Texas BBQ Posse visits Fat Boys BBQ in Cooper, TX. "The meats at Fatboy's continue to be cooked low and slow using only seasoned pecan wood. Marshall declared the ribs and brisket cooked "absolutely perfectly." That's a real compliment from a guy who has 30 years experience cooking real Texas BBQ. Shannon has added a simple salt and pepper rub to his brisket and ribs, just enough to add another layer of flavor to Fatboy's meat offerings."

Full Custom Gospel BBQ visits Black Diamond Smokehouse and awards it a vaulted 3 stars. "Once again the brisket was deeply smoky as well as dried out. The ribs had improved. There was still a heavy smoke flavor that verged on overkill, but a lighter rub had been applied that allowed a crisp bark to form on these moist ribs. As I concluded my meal I could still see the potential. A fattier cut of brisket closer to opening time may be great, but the slices I got were just above acceptable. The ribs seem like a safer bet."

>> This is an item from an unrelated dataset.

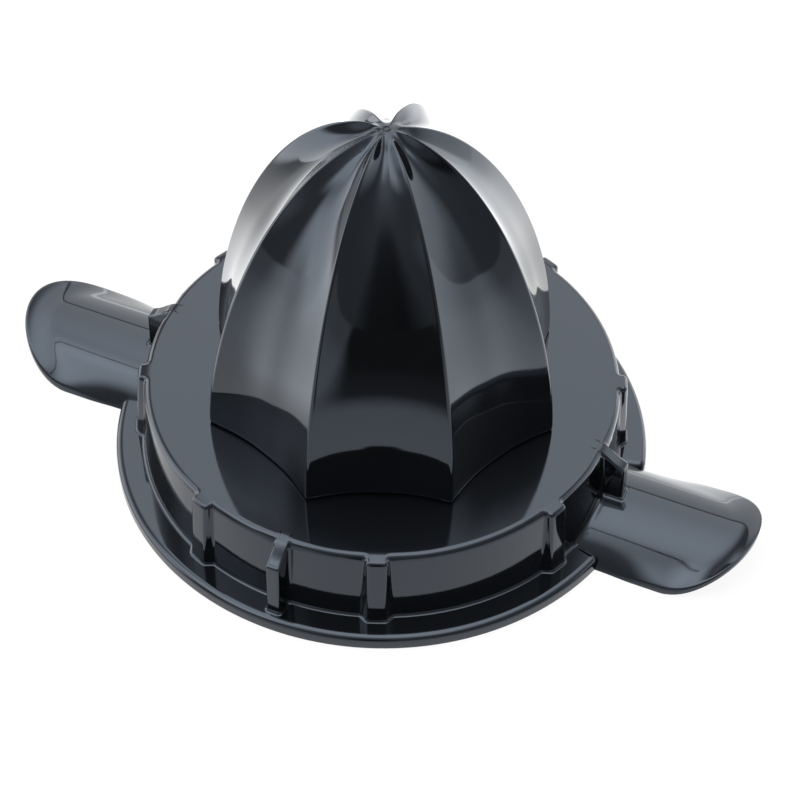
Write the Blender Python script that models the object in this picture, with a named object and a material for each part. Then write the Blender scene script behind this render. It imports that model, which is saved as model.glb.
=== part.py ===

Grilling with Rich shares a photo of a massive pile of juicy pulled pork. Sometimes that really all you need isn't it?

BBQ with Franklin (the fellow bashed by one of the posts above) shows us some Texas style pulled pork. Guess you get tired of brisket after a while. Interesting enough the country's brisket king prefers pork butts.

No Excuses BBQ smokes up an entire pork chop rack! Really nothing much to say about this other than the fact that when I saw the photo (posted on top) my jaw dropped.

Man Up Texas BBQ is in Hoover, AL visiting Golden Rule BBQ. Mixed chopped pork sandwich with food porn galore!